> EXERCISE AIM
Exactly and only the lines from the one containing "Recreate this object" through the one containing "from math import pi, radians, tan" are to be repeated, both ends included.

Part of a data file
■ ■ ■ ■ ■ ■ ■
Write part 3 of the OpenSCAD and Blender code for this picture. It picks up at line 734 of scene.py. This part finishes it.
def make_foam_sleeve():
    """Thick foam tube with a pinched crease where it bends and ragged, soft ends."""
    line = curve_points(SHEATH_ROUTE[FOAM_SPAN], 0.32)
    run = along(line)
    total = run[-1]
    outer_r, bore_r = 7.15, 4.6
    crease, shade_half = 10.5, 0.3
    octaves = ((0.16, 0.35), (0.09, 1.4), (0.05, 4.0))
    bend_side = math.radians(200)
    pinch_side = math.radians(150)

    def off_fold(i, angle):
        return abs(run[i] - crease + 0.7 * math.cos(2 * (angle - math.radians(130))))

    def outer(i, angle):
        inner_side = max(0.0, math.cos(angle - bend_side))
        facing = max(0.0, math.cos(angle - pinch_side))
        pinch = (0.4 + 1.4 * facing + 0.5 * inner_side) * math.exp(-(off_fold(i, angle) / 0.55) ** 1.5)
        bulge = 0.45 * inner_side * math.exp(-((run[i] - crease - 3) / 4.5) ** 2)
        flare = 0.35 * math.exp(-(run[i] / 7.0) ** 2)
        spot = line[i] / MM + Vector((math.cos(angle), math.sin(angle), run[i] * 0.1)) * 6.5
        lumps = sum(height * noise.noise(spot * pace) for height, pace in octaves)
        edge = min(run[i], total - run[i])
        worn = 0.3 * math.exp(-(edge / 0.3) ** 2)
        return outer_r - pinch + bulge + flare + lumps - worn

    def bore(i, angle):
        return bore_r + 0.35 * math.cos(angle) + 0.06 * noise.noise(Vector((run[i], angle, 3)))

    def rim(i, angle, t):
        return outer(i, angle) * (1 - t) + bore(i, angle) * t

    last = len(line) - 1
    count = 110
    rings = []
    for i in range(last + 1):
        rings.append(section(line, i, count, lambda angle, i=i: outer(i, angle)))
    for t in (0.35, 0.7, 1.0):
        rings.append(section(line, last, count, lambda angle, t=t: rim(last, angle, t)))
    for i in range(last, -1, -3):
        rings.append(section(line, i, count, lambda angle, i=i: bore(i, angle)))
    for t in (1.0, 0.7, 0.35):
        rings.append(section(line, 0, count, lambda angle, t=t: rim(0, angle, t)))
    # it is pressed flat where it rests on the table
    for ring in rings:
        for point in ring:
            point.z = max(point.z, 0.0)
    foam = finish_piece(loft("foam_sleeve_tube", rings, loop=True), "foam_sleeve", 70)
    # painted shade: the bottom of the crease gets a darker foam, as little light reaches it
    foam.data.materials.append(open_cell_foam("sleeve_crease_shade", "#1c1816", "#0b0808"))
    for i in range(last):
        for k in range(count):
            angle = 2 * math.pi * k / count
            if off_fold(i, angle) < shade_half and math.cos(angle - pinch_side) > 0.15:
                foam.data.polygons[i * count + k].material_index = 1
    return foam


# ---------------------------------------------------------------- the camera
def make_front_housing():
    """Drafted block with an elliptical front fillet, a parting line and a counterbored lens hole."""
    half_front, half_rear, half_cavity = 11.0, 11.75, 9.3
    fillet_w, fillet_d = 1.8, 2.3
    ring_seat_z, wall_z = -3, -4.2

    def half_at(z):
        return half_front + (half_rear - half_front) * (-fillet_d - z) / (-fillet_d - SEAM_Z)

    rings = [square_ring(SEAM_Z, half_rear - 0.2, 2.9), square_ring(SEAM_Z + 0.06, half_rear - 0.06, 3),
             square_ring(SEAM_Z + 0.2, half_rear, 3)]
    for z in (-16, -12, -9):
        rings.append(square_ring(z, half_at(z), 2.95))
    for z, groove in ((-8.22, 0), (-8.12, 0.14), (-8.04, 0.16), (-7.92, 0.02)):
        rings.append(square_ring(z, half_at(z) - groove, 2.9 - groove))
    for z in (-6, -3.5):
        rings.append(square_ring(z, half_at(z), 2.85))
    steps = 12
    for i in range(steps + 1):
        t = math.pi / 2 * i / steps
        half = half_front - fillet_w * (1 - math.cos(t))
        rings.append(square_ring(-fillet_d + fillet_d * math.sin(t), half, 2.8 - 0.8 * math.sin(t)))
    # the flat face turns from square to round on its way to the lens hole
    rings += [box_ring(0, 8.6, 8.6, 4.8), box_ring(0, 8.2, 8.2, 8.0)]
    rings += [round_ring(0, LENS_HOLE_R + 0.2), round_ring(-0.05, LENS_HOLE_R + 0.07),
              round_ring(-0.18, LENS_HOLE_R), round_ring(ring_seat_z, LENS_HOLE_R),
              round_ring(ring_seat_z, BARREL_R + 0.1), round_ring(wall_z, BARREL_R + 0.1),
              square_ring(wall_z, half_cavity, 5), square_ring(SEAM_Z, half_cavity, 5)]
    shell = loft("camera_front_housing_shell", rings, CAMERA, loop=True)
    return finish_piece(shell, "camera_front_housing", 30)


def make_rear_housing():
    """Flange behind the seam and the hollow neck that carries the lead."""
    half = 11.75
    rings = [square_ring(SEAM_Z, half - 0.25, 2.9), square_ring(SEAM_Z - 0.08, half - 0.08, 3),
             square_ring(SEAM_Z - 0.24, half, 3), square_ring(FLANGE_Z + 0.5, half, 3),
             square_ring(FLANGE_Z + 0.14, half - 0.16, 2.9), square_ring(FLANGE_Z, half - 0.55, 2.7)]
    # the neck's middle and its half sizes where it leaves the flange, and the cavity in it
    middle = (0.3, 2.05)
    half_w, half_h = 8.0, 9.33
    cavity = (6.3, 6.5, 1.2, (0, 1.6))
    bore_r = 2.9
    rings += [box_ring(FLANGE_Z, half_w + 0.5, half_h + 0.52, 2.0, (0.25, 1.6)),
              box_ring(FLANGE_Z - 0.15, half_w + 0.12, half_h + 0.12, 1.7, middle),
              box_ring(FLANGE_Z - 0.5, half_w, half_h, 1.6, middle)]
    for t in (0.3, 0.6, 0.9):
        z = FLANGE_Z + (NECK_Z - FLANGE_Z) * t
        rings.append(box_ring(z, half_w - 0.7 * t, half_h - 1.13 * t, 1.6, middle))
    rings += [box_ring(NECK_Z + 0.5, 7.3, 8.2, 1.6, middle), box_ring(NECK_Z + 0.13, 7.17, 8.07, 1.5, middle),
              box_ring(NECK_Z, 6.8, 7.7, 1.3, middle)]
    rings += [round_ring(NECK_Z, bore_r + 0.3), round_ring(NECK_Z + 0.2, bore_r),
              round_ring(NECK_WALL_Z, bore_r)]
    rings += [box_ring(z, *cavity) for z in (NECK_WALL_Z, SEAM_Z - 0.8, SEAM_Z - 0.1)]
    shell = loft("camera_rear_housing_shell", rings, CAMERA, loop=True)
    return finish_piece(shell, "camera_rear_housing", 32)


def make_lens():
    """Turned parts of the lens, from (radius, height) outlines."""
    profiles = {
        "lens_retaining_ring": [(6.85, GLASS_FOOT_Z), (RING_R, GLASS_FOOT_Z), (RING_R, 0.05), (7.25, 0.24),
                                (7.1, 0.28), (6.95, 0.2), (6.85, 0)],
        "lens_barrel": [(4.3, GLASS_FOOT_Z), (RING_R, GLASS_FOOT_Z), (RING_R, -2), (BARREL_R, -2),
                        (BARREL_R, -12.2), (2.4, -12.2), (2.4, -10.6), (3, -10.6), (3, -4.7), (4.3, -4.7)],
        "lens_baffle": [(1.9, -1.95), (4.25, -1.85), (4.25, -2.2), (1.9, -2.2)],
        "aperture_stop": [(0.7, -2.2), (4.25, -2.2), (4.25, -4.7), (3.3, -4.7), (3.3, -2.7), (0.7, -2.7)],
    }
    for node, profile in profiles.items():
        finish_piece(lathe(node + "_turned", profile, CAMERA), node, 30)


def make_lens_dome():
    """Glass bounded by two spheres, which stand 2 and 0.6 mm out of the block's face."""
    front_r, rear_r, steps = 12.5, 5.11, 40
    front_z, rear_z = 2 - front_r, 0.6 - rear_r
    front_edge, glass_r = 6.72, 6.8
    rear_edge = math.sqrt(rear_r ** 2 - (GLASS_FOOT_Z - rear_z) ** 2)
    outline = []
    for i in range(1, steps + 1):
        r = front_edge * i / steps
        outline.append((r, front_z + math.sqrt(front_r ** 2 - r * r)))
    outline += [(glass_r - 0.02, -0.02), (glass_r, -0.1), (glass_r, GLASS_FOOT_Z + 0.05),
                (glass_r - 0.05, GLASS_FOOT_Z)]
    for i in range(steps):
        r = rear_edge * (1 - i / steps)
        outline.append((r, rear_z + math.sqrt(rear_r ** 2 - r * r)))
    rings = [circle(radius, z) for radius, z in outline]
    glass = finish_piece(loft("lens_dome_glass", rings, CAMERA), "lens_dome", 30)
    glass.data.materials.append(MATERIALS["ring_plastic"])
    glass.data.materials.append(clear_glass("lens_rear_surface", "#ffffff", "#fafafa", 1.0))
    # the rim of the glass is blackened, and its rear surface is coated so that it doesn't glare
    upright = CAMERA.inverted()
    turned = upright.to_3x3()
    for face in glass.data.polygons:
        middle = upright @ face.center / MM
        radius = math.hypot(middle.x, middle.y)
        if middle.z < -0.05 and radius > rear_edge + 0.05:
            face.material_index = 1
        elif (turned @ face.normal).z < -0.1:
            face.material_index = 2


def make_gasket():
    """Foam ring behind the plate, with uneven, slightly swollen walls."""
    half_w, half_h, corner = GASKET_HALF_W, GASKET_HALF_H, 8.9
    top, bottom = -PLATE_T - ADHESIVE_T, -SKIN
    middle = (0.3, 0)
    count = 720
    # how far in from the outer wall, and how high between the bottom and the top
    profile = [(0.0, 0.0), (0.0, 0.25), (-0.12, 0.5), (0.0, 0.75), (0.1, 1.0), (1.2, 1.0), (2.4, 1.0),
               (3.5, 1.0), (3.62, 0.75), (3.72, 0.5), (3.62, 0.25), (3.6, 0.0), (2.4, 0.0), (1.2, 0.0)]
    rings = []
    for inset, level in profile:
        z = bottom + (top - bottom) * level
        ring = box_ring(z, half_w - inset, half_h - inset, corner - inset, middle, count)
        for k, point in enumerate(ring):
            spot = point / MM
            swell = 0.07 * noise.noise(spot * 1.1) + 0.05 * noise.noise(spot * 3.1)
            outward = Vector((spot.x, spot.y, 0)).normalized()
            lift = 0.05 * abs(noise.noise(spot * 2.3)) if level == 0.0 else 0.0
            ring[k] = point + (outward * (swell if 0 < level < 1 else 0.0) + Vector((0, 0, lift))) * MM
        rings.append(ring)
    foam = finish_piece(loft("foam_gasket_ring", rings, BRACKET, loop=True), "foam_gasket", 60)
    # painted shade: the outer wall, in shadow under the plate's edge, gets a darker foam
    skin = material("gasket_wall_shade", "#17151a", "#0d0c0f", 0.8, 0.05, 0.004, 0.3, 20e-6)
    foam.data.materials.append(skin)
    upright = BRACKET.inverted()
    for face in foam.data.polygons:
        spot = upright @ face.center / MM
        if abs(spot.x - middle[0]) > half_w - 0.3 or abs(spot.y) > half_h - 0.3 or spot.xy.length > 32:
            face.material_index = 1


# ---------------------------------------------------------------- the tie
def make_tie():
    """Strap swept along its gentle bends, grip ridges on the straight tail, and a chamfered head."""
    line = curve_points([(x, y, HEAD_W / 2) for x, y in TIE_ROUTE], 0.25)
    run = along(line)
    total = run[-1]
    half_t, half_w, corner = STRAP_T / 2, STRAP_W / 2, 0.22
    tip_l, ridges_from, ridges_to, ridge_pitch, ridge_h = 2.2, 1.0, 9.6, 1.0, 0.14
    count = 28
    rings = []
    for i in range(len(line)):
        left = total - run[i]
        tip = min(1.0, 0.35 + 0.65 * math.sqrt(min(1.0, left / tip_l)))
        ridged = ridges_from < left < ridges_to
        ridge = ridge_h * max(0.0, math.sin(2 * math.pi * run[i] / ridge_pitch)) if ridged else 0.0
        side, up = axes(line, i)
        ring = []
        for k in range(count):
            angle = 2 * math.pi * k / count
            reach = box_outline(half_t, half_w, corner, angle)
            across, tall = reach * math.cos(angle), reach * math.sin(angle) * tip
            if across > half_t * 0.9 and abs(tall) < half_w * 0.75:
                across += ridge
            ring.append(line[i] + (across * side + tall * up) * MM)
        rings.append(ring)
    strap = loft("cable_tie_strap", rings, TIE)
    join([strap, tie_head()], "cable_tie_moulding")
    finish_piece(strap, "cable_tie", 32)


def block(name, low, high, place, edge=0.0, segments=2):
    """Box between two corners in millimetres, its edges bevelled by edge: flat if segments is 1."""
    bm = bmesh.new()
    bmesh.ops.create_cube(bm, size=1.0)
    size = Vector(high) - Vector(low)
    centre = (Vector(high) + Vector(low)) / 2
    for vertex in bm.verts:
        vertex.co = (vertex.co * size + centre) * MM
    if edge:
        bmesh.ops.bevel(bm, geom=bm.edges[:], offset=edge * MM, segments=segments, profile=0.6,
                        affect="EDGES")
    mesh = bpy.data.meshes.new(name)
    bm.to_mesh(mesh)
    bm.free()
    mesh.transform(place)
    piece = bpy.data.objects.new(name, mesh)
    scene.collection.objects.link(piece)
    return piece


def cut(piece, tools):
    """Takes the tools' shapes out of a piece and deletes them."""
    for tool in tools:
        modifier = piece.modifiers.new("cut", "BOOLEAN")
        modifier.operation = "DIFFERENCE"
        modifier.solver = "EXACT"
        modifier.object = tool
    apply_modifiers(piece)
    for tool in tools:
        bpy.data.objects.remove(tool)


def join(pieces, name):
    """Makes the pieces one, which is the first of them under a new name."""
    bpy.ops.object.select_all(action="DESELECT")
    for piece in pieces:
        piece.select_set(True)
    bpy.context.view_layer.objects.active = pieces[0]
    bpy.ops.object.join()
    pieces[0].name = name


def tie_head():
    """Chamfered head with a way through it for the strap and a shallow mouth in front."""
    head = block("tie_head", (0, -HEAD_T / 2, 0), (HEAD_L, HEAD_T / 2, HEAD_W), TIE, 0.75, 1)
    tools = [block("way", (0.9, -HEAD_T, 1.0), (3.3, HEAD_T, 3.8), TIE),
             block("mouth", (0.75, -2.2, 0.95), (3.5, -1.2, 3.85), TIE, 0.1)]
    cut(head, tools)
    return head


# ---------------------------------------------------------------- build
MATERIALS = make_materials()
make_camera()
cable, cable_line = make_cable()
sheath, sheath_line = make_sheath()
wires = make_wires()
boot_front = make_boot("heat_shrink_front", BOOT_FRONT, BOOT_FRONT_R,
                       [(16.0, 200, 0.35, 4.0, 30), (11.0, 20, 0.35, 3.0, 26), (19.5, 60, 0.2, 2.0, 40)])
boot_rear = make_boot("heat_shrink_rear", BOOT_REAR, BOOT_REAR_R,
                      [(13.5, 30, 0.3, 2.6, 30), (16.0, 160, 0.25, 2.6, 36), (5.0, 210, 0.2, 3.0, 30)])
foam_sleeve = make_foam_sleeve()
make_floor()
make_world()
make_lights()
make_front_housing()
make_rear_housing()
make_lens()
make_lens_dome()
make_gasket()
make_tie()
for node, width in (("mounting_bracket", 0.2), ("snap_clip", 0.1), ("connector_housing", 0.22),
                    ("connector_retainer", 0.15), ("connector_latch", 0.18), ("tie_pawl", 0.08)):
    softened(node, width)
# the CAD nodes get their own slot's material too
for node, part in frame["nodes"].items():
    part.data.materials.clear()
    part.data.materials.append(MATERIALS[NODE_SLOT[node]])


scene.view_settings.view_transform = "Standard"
■ ■ ■ ■ ■ ■ ■
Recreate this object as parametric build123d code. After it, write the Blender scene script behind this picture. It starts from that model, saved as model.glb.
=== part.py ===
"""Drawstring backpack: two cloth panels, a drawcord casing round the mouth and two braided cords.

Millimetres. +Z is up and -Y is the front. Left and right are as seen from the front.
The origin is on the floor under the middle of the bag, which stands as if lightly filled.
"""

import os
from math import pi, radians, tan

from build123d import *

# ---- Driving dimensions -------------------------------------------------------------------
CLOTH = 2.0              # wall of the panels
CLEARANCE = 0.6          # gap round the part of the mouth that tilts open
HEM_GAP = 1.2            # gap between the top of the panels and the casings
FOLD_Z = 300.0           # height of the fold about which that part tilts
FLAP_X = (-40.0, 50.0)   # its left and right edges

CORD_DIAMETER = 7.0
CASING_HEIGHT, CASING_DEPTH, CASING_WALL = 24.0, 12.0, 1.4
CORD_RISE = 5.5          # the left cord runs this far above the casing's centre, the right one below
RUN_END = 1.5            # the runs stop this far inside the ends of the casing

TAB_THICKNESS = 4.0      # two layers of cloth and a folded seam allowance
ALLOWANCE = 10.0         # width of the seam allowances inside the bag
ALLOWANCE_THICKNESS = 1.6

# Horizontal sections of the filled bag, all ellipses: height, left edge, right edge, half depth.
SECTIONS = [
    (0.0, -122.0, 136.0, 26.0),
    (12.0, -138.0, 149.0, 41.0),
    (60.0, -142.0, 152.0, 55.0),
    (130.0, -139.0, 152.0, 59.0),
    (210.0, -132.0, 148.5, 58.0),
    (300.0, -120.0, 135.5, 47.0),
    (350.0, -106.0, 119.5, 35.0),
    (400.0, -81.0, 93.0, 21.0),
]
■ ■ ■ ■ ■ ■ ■
> SOLVED PROBLEM
Recreate this object as parametric build123d code. After it, write the Blender scene script behind this picture. It starts from that model, saved as model.glb.
=== part.py ===
"""Drawstring backpack: two cloth panels, a drawcord casing round the mouth and two braided cords.

Millimetres. +Z is up and -Y is the front. Left and right are as seen from the front.
The origin is on the floor under the middle of the bag, which stands as if lightly filled.
"""

import os
from math import pi, radians, tan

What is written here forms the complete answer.